» **Work to do**
Give the data below again, word for word.
****************
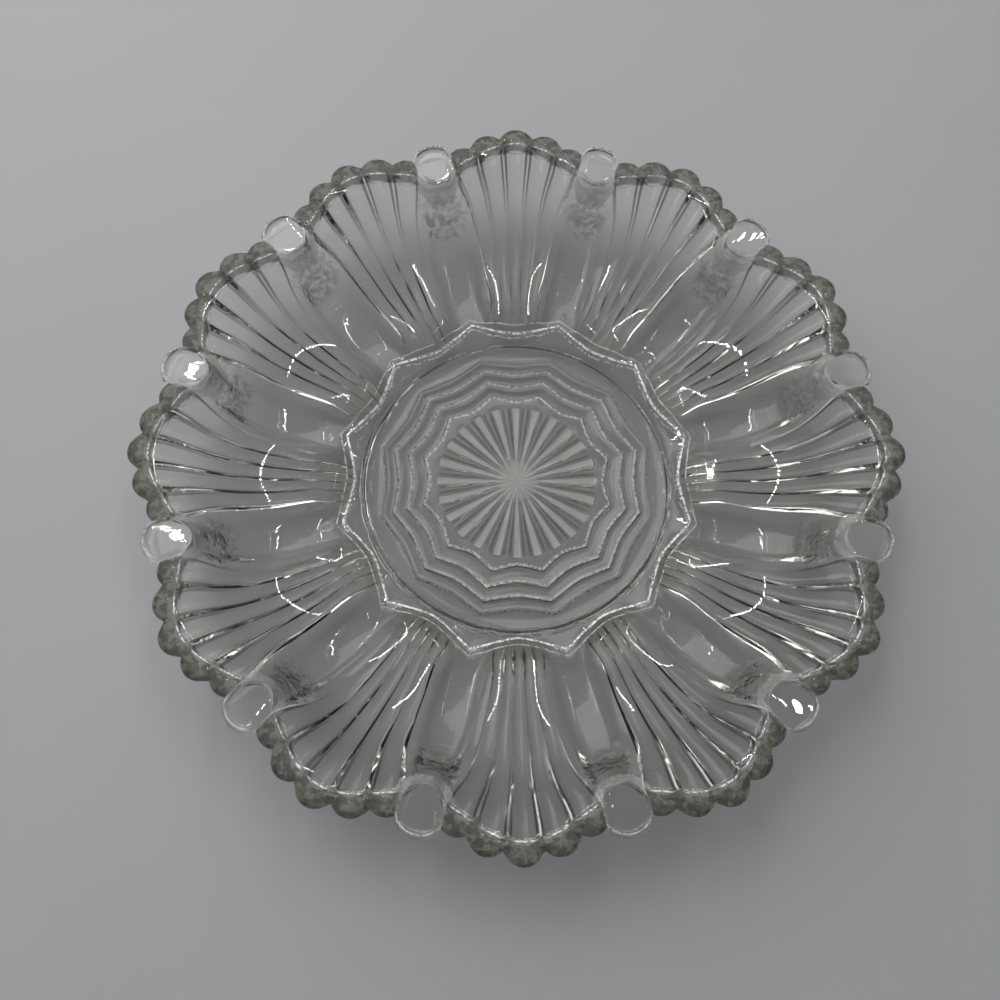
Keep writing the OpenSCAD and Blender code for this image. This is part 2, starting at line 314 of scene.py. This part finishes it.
# shader sums: an expression on Sockets adds the nodes it needs
class Socket:
    def __init__(self, tree, socket):
        self.tree = tree
        self.socket = socket

    def node(self, kind, settings=None, values=None, output=0):
        made = self.tree.nodes.new(kind)
        for name, value in (settings or {}).items():
            if name == "stops":
                while len(made.color_ramp.elements) < len(value):
                    made.color_ramp.elements.new(0.5)
                for element, (place, shade) in zip(made.color_ramp.elements, value):
                    element.position, element.color = place, (shade, shade, shade, 1)
            else:
                setattr(made, name, value)
        for name, value in (values or {}).items():
            if isinstance(value, Socket):
                self.tree.links.new(value.socket, made.inputs[name])
            else:
                made.inputs[name].default_value = value
        return Socket(self.tree, made.outputs[output])

    def sum(self, operation, *values):
        return self.node("ShaderNodeMath", {"operation": operation}, dict(enumerate(values)))

    def __add__(self, other):
        return self.sum("ADD", self, other)

    def __radd__(self, other):
        return self.sum("ADD", other, self)

    def __sub__(self, other):
        return self.sum("SUBTRACT", self, other)

    def __rsub__(self, other):
        return self.sum("SUBTRACT", other, self)

    def __mul__(self, other):
        return self.sum("MULTIPLY", self, other)

    def __truediv__(self, other):
        return self.sum("DIVIDE", self, other)

    def __pow__(self, other):
        return self.sum("POWER", self, other)

    def between(self, low, high):      # 0 below low, 1 above high, smooth between
        return self.node("ShaderNodeMapRange", {"interpolation_type": "SMOOTHSTEP"},
                         {"Value": self, "From Min": low, "From Max": high})

    def band(self, low, rise, fall, high):   # 1 between rise and fall, 0 outside low to high
        return self.between(low, rise) * (1 - self.between(fall, high))


def newMaterial(name):
    material = bpy.data.materials.new(name)
    material.use_nodes = True
    tree = material.node_tree
    shader = next(node for node in tree.nodes if node.type == "BSDF_PRINCIPLED")
    coordinates = tree.nodes.new("ShaderNodeTexCoord")
    return material, tree, shader, Socket(tree, coordinates.outputs["Object"])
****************
» **Task result**
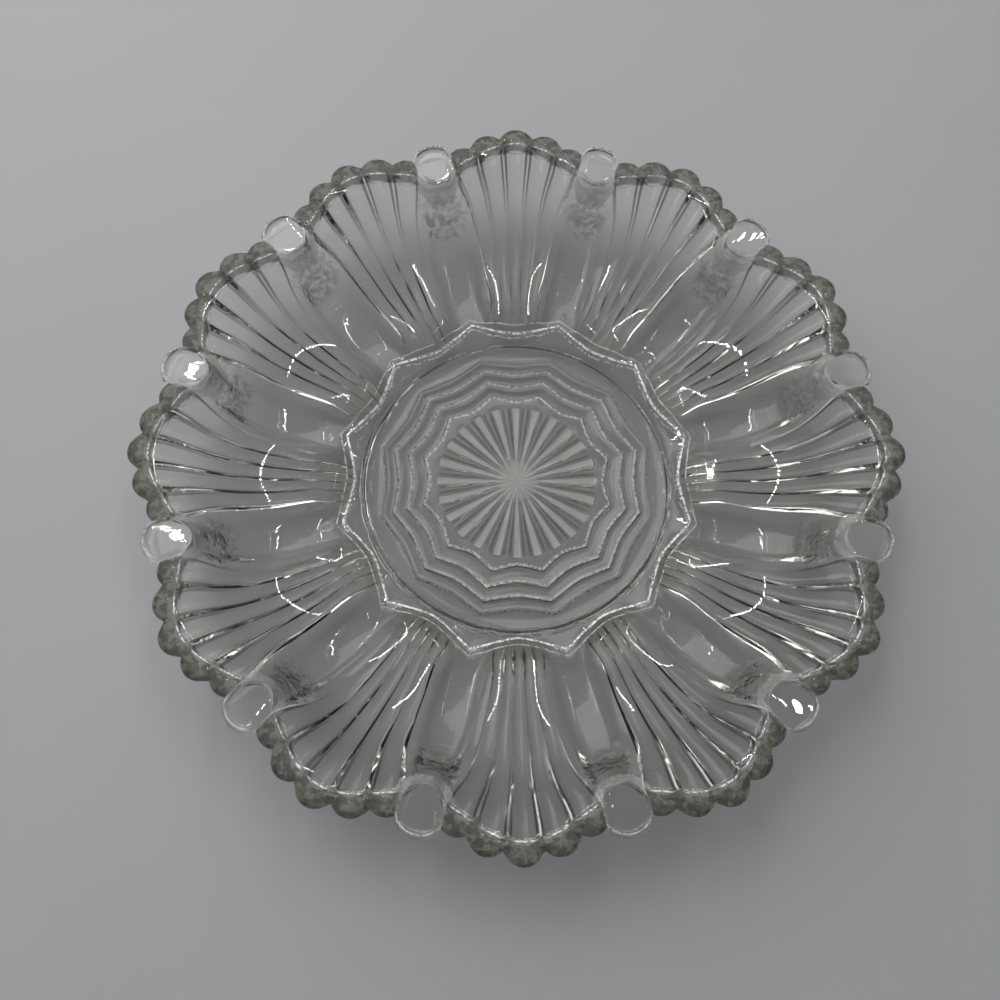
Keep writing the OpenSCAD and Blender code for this image. This is part 2, starting at line 314 of scene.py. This part finishes it.
# shader sums: an expression on Sockets adds the nodes it needs
class Socket:
    def __init__(self, tree, socket):
        self.tree = tree
        self.socket = socket

    def node(self, kind, settings=None, values=None, output=0):
        made = self.tree.nodes.new(kind)
        for name, value in (settings or {}).items():
            if name == "stops":
                while len(made.color_ramp.elements) < len(value):
                    made.color_ramp.elements.new(0.5)
                for element, (place, shade) in zip(made.color_ramp.elements, value):
                    element.position, element.color = place, (shade, shade, shade, 1)
            else:
                setattr(made, name, value)
        for name, value in (values or {}).items():
            if isinstance(value, Socket):
                self.tree.links.new(value.socket, made.inputs[name])
            else:
                made.inputs[name].default_value = value
        return Socket(self.tree, made.outputs[output])

    def sum(self, operation, *values):
        return self.node("ShaderNodeMath", {"operation": operation}, dict(enumerate(values)))

    def __add__(self, other):
        return self.sum("ADD", self, other)

    def __radd__(self, other):
        return self.sum("ADD", other, self)

    def __sub__(self, other):
        return self.sum("SUBTRACT", self, other)

    def __rsub__(self, other):
        return self.sum("SUBTRACT", other, self)

    def __mul__(self, other):
        return self.sum("MULTIPLY", self, other)

    def __truediv__(self, other):
        return self.sum("DIVIDE", self, other)

    def __pow__(self, other):
        return self.sum("POWER", self, other)

    def between(self, low, high):      # 0 below low, 1 above high, smooth between
        return self.node("ShaderNodeMapRange", {"interpolation_type": "SMOOTHSTEP"},
                         {"Value": self, "From Min": low, "From Max": high})

    def band(self, low, rise, fall, high):   # 1 between rise and fall, 0 outside low to high
        return self.between(low, rise) * (1 - self.between(fall, high))


def newMaterial(name):
    material = bpy.data.materials.new(name)
    material.use_nodes = True
    tree = material.node_tree
    shader = next(node for node in tree.nodes if node.type == "BSDF_PRINCIPLED")
    coordinates = tree.nodes.new("ShaderNodeTexCoord")
    return material, tree, shader, Socket(tree, coordinates.outputs["Object"])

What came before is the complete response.